▶ Problem
Please quote every line word for word.

▶ Source records
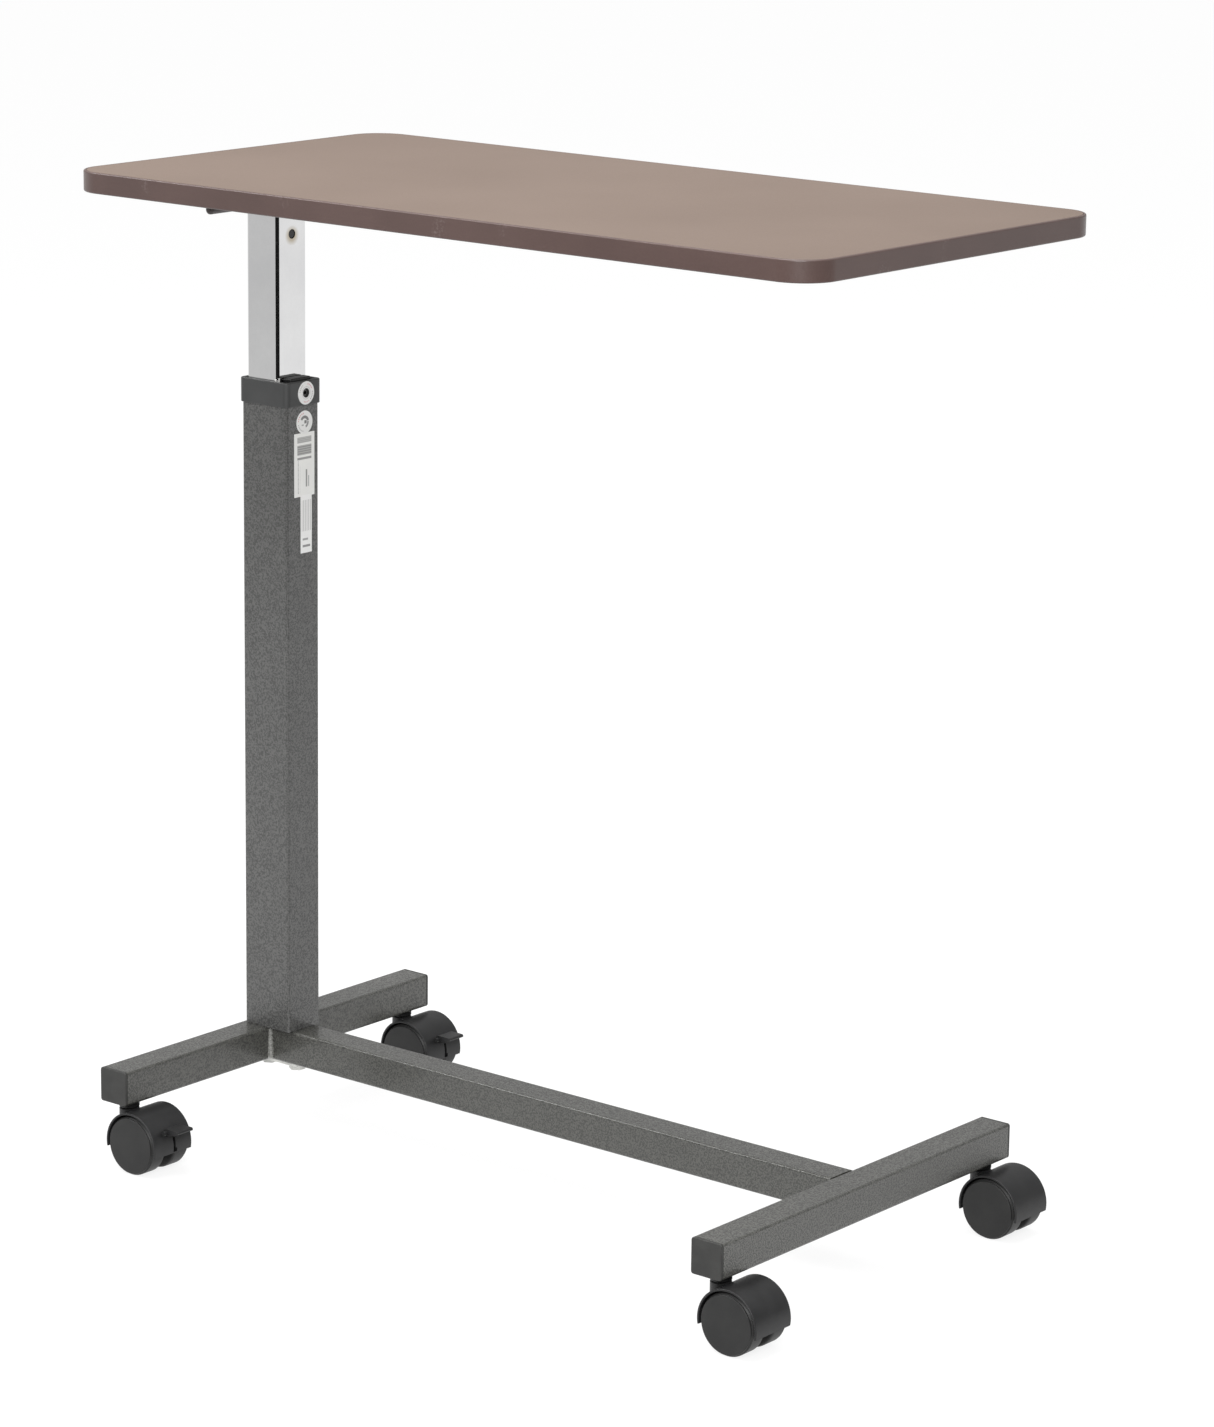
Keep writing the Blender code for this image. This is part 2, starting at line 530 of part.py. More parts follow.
def build_column():
    """Painted column with its collar, the guide block beside the mast and that block's screw."""
    paint = material("column_paint", (0.11, 0.11, 0.105), 0.4, 0.3)
    black = material("collar_plastic", (0.03, 0.03, 0.03), 0.45, 0)
    bottom = BASE_TOP + TOUCH
    top = COLLAR_TOP - COLLAR_LIP - TOUCH
    column = tube("outer_column", COLUMN_LENGTH, COLUMN_WIDTH, COLUMN_CORNER, COLUMN_WALL,
                  top - bottom, paint, location=(COLUMN_X, 0, (top + bottom) / 2))

    skirt = COLUMN_LENGTH + 2 * COLLAR_OVERHANG, COLUMN_WIDTH + 2 * COLLAR_OVERHANG
    inside = COLUMN_LENGTH + 2 * TOUCH, COLUMN_WIDTH + 2 * TOUCH, COLUMN_CORNER + TOUCH
    mouth = (COLUMN_LENGTH - 2 * COLUMN_WALL - 2 * TOUCH, COLUMN_WIDTH - 2 * COLUMN_WALL - TOUCH,
             0.0015)
    corner = COLUMN_CORNER + COLLAR_OVERHANG
    hem = COLLAR_TOP - COLLAR_SKIRT
    collar = loft("column_collar", [
        (*skirt, corner, hem), (*skirt, corner, COLLAR_TOP - COLLAR_EDGE),
        (skirt[0] - 2 * COLLAR_EDGE, skirt[1] - 2 * COLLAR_EDGE, corner - COLLAR_EDGE, COLLAR_TOP),
        (*mouth, COLLAR_TOP), (*mouth, COLLAR_TOP - COLLAR_LIP),
        (*inside, COLLAR_TOP - COLLAR_LIP), (*inside, hem)],
        black, closed=True, location=(COLUMN_X, 0, 0))

    outside = COLUMN_X + COLUMN_LENGTH / 2
    high = outside - COLUMN_WALL - 2 * TOUCH
    low = high - GUIDE_THICKNESS
    guide_top = COLLAR_TOP + GUIDE_RISE
    block("mast_guide_block", (low, -GUIDE_WIDTH / 2, guide_top - GUIDE_DEPTH),
          (high, GUIDE_WIDTH / 2, guide_top), black, GUIDE_EDGE)
    head = outside + COLLAR_OVERHANG
    hole = GUIDE_SCREW + 2 * TOUCH
    for piece in (column, collar):
        combine(piece, rod("screw_tool", hole, 2 * OVERCUT, rotation=ALONG_X,
                           location=(head, GUIDE_SCREW_Y, GUIDE_SCREW_Z)))
    length = head - GUIDE_SCREW_SUNK - (high + TOUCH)
    rod("guide_screw", GUIDE_SCREW, length, black, SOFT_EDGE, rotation=ALONG_X,
        location=(high + TOUCH + length / 2, GUIDE_SCREW_Y, GUIDE_SCREW_Z))


def build_base():
    """Two cross bars and a spine of square tube, with plugged ends."""
    paint = material("base_paint", (0.11, 0.11, 0.105), 0.4, 0.3)
    black = material("end_cap_plastic", (0.02, 0.02, 0.02), 0.45, 0)
    bar_tube = BAR_LENGTH - 2 * CAP_FLANGE - 2 * TOUCH
    plug = CASTOR_INSET - SLEEVE / 2 - CAP_FLANGE - CAP_PLUG_GAP
    bars = []
    for name, x in (("rear_cross_tube", REAR_BAR_X), ("front_cross_tube", FRONT_BAR_X)):
        bars.append(tube(name, BAR, BAR, BAR_CORNER, BAR_WALL, bar_tube, paint,
                         rotation=ALONG_Y, location=(x, 0, BAR_AXIS_Z)))
        inner = BAR - 2 * BAR_WALL - 2 * TOUCH
        for side, sign in (("near", -1), ("far", 1)):
            face = BAR - 2 * CAP_EDGE
            loft(name.replace("cross_tube", f"{side}_end_cap"), [
                (face, face, BAR_CORNER - CAP_EDGE, -CAP_FLANGE),
                (BAR, BAR, BAR_CORNER, CAP_EDGE - CAP_FLANGE), (BAR, BAR, BAR_CORNER, 0),
                (inner, inner, PLUG_CORNER, 0), (inner, inner, PLUG_CORNER, plug)],
                black, rotation=(sign * math.pi / 2, 0, 0),
                location=(x, sign * (BAR_LENGTH / 2 - CAP_FLANGE), BAR_AXIS_Z))
    start = REAR_BAR_X + BAR / 2 + TOUCH
    end = FRONT_BAR_X - BAR / 2 - TOUCH
    spine = tube("spine_tube", BAR, BAR, BAR_CORNER, BAR_WALL, end - start, paint,
                 rotation=ALONG_X, location=((start + end) / 2, 0, BAR_AXIS_Z))
    return bars, spine


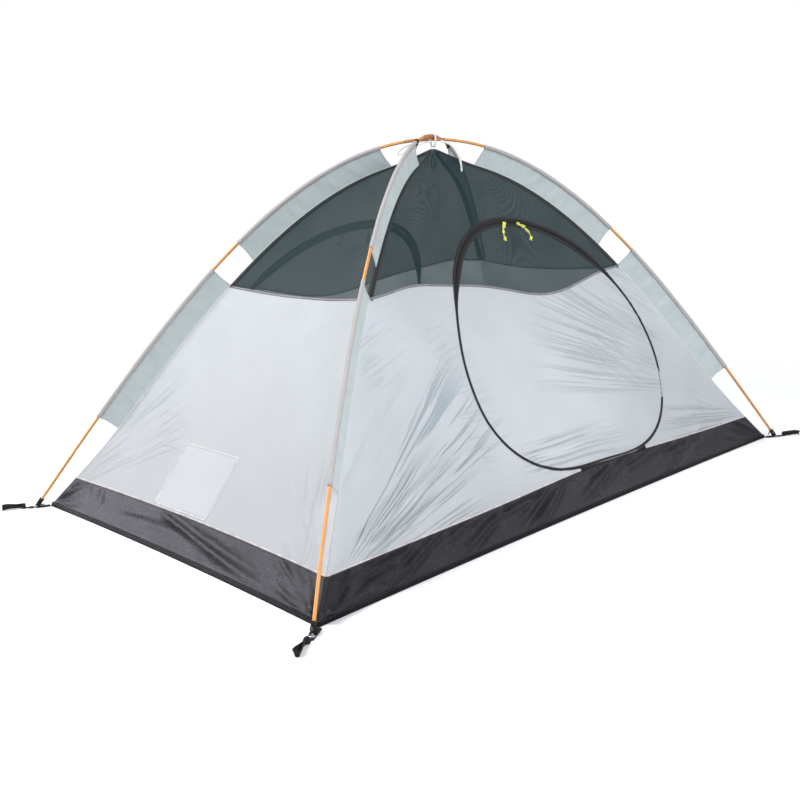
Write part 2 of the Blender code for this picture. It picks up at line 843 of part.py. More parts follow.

▶ Solution
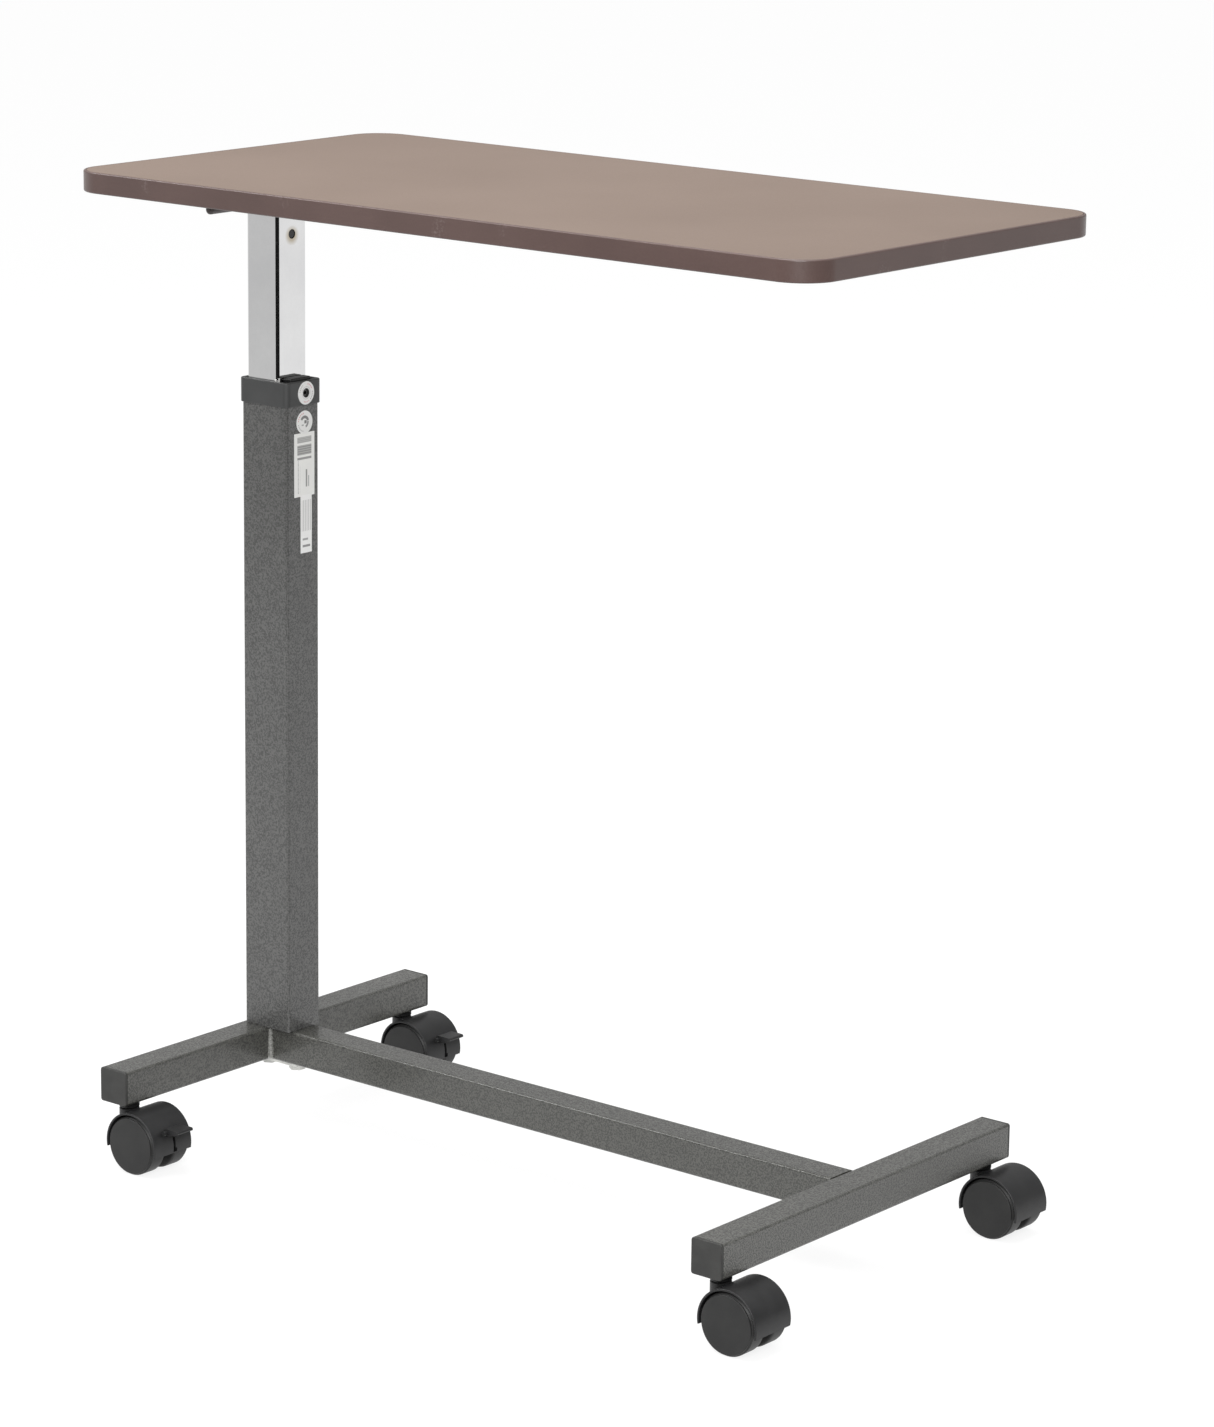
Keep writing the Blender code for this image. This is part 2, starting at line 530 of part.py. More parts follow.
def build_column():
    """Painted column with its collar, the guide block beside the mast and that block's screw."""
    paint = material("column_paint", (0.11, 0.11, 0.105), 0.4, 0.3)
    black = material("collar_plastic", (0.03, 0.03, 0.03), 0.45, 0)
    bottom = BASE_TOP + TOUCH
    top = COLLAR_TOP - COLLAR_LIP - TOUCH
    column = tube("outer_column", COLUMN_LENGTH, COLUMN_WIDTH, COLUMN_CORNER, COLUMN_WALL,
                  top - bottom, paint, location=(COLUMN_X, 0, (top + bottom) / 2))

    skirt = COLUMN_LENGTH + 2 * COLLAR_OVERHANG, COLUMN_WIDTH + 2 * COLLAR_OVERHANG
    inside = COLUMN_LENGTH + 2 * TOUCH, COLUMN_WIDTH + 2 * TOUCH, COLUMN_CORNER + TOUCH
    mouth = (COLUMN_LENGTH - 2 * COLUMN_WALL - 2 * TOUCH, COLUMN_WIDTH - 2 * COLUMN_WALL - TOUCH,
             0.0015)
    corner = COLUMN_CORNER + COLLAR_OVERHANG
    hem = COLLAR_TOP - COLLAR_SKIRT
    collar = loft("column_collar", [
        (*skirt, corner, hem), (*skirt, corner, COLLAR_TOP - COLLAR_EDGE),
        (skirt[0] - 2 * COLLAR_EDGE, skirt[1] - 2 * COLLAR_EDGE, corner - COLLAR_EDGE, COLLAR_TOP),
        (*mouth, COLLAR_TOP), (*mouth, COLLAR_TOP - COLLAR_LIP),
        (*inside, COLLAR_TOP - COLLAR_LIP), (*inside, hem)],
        black, closed=True, location=(COLUMN_X, 0, 0))

    outside = COLUMN_X + COLUMN_LENGTH / 2
    high = outside - COLUMN_WALL - 2 * TOUCH
    low = high - GUIDE_THICKNESS
    guide_top = COLLAR_TOP + GUIDE_RISE
    block("mast_guide_block", (low, -GUIDE_WIDTH / 2, guide_top - GUIDE_DEPTH),
          (high, GUIDE_WIDTH / 2, guide_top), black, GUIDE_EDGE)
    head = outside + COLLAR_OVERHANG
    hole = GUIDE_SCREW + 2 * TOUCH
    for piece in (column, collar):
        combine(piece, rod("screw_tool", hole, 2 * OVERCUT, rotation=ALONG_X,
                           location=(head, GUIDE_SCREW_Y, GUIDE_SCREW_Z)))
    length = head - GUIDE_SCREW_SUNK - (high + TOUCH)
    rod("guide_screw", GUIDE_SCREW, length, black, SOFT_EDGE, rotation=ALONG_X,
        location=(high + TOUCH + length / 2, GUIDE_SCREW_Y, GUIDE_SCREW_Z))


def build_base():
    """Two cross bars and a spine of square tube, with plugged ends."""
    paint = material("base_paint", (0.11, 0.11, 0.105), 0.4, 0.3)
    black = material("end_cap_plastic", (0.02, 0.02, 0.02), 0.45, 0)
    bar_tube = BAR_LENGTH - 2 * CAP_FLANGE - 2 * TOUCH
    plug = CASTOR_INSET - SLEEVE / 2 - CAP_FLANGE - CAP_PLUG_GAP
    bars = []
    for name, x in (("rear_cross_tube", REAR_BAR_X), ("front_cross_tube", FRONT_BAR_X)):
        bars.append(tube(name, BAR, BAR, BAR_CORNER, BAR_WALL, bar_tube, paint,
                         rotation=ALONG_Y, location=(x, 0, BAR_AXIS_Z)))
        inner = BAR - 2 * BAR_WALL - 2 * TOUCH
        for side, sign in (("near", -1), ("far", 1)):
            face = BAR - 2 * CAP_EDGE
            loft(name.replace("cross_tube", f"{side}_end_cap"), [
                (face, face, BAR_CORNER - CAP_EDGE, -CAP_FLANGE),
                (BAR, BAR, BAR_CORNER, CAP_EDGE - CAP_FLANGE), (BAR, BAR, BAR_CORNER, 0),
                (inner, inner, PLUG_CORNER, 0), (inner, inner, PLUG_CORNER, plug)],
                black, rotation=(sign * math.pi / 2, 0, 0),
                location=(x, sign * (BAR_LENGTH / 2 - CAP_FLANGE), BAR_AXIS_Z))
    start = REAR_BAR_X + BAR / 2 + TOUCH
    end = FRONT_BAR_X - BAR / 2 - TOUCH
    spine = tube("spine_tube", BAR, BAR, BAR_CORNER, BAR_WALL, end - start, paint,
                 rotation=ALONG_X, location=((start + end) / 2, 0, BAR_AXIS_Z))
    return bars, spine


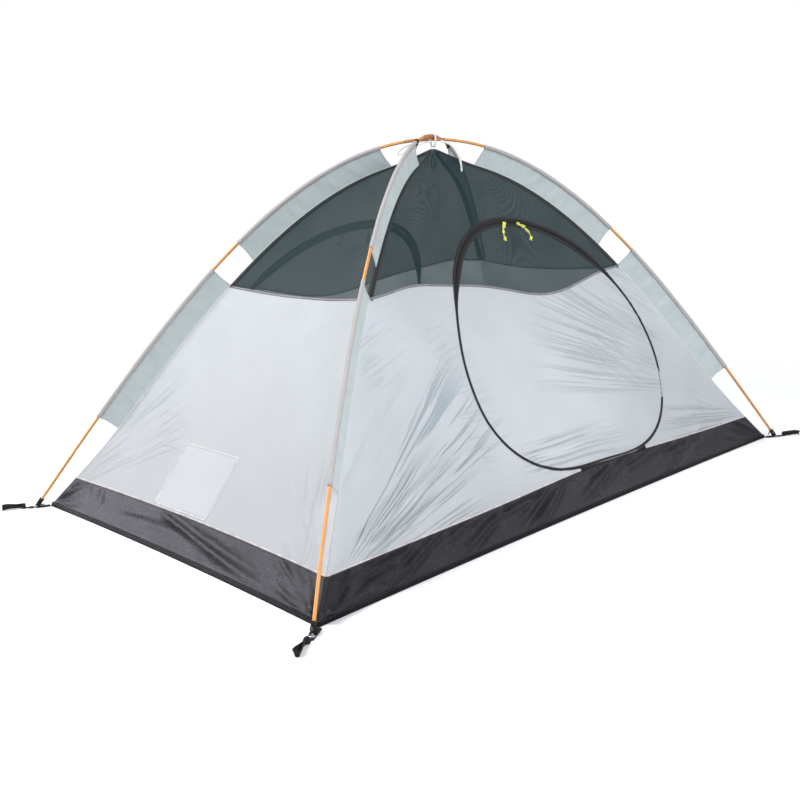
Write part 2 of the Blender code for this picture. It picks up at line 843 of part.py. More parts follow.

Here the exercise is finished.